- GOAL -
Exactly the lines from the one containing "for (let number" through the one containing "cad_parts[node].hide_render = cad_parts[node].hide_viewport" must be returned; include both ends and nothing else.

- RECORDS PROVIDED -
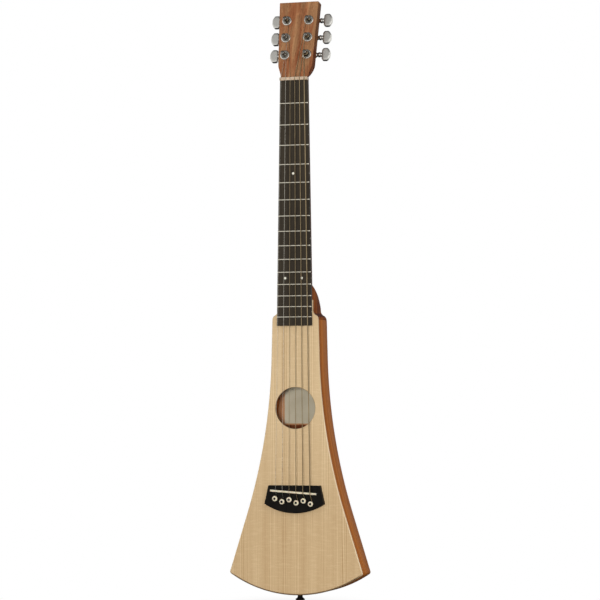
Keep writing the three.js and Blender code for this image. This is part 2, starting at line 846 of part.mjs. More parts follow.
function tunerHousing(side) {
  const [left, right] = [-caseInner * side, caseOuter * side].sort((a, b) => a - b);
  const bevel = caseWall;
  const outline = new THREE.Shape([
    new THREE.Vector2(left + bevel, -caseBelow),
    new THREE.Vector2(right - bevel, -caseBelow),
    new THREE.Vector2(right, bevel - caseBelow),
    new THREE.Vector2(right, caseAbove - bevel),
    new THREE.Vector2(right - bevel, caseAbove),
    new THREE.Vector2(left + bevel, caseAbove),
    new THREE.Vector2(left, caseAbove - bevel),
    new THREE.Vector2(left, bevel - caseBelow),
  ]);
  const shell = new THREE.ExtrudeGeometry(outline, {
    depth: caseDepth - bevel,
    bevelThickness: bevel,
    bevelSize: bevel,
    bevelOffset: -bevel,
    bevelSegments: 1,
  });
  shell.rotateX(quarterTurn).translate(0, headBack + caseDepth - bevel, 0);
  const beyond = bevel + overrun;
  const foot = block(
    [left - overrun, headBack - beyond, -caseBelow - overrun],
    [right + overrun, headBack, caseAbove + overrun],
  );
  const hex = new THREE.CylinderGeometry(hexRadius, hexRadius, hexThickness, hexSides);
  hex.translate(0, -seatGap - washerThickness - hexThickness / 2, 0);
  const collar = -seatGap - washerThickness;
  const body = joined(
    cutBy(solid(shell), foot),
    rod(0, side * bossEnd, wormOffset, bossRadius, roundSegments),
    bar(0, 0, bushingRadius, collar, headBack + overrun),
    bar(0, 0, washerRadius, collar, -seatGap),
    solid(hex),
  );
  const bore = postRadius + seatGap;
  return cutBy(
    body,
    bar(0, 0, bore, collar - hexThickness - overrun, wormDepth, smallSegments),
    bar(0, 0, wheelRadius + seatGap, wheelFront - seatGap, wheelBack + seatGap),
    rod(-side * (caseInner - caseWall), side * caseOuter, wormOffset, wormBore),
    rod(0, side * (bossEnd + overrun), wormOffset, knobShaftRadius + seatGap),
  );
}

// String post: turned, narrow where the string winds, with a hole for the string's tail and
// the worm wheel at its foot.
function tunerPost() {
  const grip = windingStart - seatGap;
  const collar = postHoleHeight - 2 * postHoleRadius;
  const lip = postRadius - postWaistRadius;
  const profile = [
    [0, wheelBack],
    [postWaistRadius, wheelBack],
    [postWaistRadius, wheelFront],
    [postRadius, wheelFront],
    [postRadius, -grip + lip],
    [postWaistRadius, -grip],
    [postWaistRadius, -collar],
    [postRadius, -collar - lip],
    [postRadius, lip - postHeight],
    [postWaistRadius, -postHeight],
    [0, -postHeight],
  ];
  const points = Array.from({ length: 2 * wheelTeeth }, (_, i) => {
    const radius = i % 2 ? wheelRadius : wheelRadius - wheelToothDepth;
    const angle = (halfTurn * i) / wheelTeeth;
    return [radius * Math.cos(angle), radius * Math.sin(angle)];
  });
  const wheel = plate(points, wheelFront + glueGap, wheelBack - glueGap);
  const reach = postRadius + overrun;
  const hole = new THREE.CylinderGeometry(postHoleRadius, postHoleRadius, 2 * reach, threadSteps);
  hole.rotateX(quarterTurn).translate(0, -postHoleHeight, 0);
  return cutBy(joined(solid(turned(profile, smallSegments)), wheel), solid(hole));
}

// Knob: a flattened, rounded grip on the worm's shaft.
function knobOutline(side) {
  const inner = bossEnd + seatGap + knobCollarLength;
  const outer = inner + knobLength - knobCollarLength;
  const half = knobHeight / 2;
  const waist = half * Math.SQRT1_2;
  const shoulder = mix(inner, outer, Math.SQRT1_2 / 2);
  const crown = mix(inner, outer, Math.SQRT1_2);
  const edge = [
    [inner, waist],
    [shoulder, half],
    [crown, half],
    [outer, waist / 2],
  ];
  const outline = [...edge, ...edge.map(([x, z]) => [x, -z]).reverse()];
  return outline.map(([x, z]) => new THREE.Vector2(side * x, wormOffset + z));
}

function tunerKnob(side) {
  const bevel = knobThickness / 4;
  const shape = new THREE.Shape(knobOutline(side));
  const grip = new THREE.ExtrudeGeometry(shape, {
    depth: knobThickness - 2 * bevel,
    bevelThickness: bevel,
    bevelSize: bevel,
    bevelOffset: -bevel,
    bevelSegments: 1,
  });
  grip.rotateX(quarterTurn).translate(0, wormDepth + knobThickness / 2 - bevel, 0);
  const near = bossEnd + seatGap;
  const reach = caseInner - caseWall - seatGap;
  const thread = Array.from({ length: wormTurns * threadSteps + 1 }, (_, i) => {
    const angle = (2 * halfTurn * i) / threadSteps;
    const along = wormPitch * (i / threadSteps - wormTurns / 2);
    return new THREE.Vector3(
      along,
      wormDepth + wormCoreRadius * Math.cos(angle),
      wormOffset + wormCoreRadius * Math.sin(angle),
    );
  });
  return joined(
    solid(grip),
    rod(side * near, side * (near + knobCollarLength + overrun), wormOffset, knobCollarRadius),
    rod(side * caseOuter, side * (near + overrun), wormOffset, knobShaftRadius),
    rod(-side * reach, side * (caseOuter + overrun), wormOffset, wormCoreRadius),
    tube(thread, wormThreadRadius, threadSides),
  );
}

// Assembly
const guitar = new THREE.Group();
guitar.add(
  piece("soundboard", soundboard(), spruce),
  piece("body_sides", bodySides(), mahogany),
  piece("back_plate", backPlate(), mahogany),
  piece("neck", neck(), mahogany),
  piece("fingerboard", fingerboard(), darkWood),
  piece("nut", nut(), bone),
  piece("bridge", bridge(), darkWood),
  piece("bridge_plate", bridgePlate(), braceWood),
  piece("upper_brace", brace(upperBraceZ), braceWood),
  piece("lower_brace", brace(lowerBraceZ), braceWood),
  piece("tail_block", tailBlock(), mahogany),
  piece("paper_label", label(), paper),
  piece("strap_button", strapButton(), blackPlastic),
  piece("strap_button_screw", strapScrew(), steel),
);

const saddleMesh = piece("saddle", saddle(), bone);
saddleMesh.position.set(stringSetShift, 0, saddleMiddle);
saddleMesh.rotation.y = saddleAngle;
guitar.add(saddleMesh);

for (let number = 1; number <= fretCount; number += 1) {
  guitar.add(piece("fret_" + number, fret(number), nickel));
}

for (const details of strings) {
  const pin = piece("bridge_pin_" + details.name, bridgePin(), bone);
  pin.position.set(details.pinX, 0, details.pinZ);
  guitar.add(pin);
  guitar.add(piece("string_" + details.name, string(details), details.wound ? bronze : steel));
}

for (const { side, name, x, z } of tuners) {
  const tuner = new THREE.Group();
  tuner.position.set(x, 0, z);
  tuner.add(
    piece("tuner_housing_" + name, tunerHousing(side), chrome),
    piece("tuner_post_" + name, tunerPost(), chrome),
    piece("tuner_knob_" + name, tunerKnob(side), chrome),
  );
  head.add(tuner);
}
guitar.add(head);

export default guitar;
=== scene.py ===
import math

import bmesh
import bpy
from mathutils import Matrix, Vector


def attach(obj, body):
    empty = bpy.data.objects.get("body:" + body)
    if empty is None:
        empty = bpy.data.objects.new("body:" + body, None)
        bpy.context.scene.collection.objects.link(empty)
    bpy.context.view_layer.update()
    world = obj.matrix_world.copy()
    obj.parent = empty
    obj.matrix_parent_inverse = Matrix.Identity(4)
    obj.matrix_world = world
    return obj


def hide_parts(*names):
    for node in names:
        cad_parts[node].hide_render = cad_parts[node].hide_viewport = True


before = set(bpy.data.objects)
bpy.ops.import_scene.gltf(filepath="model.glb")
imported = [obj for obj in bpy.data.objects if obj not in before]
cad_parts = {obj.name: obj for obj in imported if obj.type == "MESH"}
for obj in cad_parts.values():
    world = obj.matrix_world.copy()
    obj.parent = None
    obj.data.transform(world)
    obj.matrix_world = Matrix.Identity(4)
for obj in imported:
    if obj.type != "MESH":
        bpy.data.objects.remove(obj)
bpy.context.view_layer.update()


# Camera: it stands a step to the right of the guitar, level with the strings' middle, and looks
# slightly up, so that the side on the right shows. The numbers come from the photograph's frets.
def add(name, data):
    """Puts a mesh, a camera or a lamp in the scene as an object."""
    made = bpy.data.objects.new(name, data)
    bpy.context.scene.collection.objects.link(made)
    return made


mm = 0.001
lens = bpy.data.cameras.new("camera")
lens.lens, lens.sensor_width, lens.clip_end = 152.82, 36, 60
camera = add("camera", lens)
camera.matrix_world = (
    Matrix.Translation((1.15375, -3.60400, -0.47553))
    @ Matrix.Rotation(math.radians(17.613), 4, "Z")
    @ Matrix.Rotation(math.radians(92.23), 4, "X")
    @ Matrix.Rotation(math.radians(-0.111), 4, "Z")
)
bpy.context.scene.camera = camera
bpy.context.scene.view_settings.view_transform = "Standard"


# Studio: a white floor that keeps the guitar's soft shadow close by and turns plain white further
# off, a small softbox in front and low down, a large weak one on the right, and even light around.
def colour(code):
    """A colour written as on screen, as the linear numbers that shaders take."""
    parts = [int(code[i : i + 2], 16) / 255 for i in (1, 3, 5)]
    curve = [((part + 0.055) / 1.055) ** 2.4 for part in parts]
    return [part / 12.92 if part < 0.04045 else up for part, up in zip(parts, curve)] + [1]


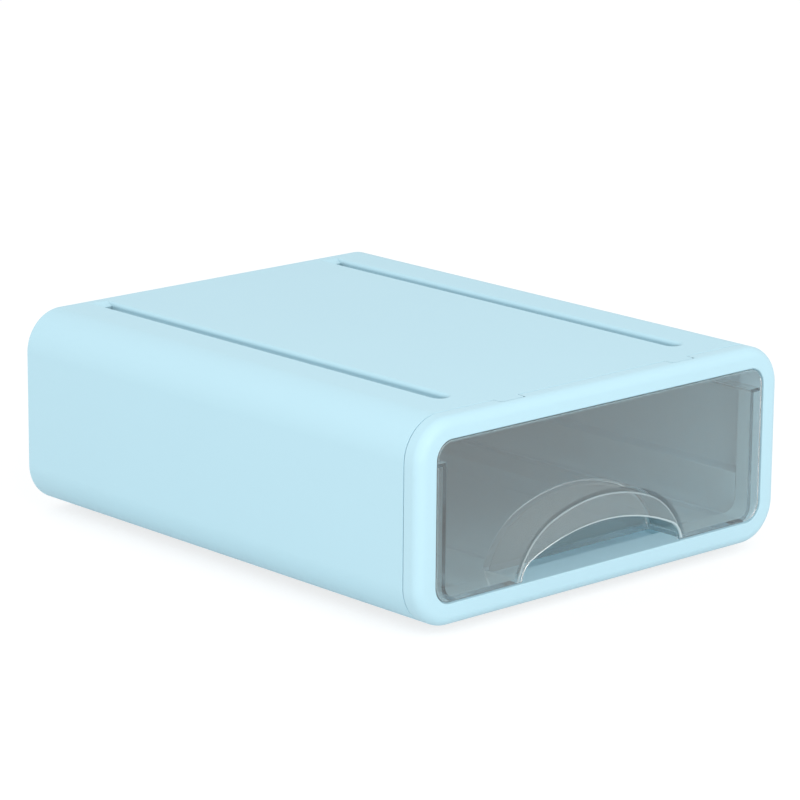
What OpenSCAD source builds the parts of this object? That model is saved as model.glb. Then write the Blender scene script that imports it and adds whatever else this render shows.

- RESULT -
for (let number = 1; number <= fretCount; number += 1) {
  guitar.add(piece("fret_" + number, fret(number), nickel));
}

for (const details of strings) {
  const pin = piece("bridge_pin_" + details.name, bridgePin(), bone);
  pin.position.set(details.pinX, 0, details.pinZ);
  guitar.add(pin);
  guitar.add(piece("string_" + details.name, string(details), details.wound ? bronze : steel));
}

for (const { side, name, x, z } of tuners) {
  const tuner = new THREE.Group();
  tuner.position.set(x, 0, z);
  tuner.add(
    piece("tuner_housing_" + name, tunerHousing(side), chrome),
    piece("tuner_post_" + name, tunerPost(), chrome),
    piece("tuner_knob_" + name, tunerKnob(side), chrome),
  );
  head.add(tuner);
}
guitar.add(head);

export default guitar;
=== scene.py ===
import math

import bmesh
import bpy
from mathutils import Matrix, Vector


def attach(obj, body):
    empty = bpy.data.objects.get("body:" + body)
    if empty is None:
        empty = bpy.data.objects.new("body:" + body, None)
        bpy.context.scene.collection.objects.link(empty)
    bpy.context.view_layer.update()
    world = obj.matrix_world.copy()
    obj.parent = empty
    obj.matrix_parent_inverse = Matrix.Identity(4)
    obj.matrix_world = world
    return obj


def hide_parts(*names):
    for node in names:
        cad_parts[node].hide_render = cad_parts[node].hide_viewport = True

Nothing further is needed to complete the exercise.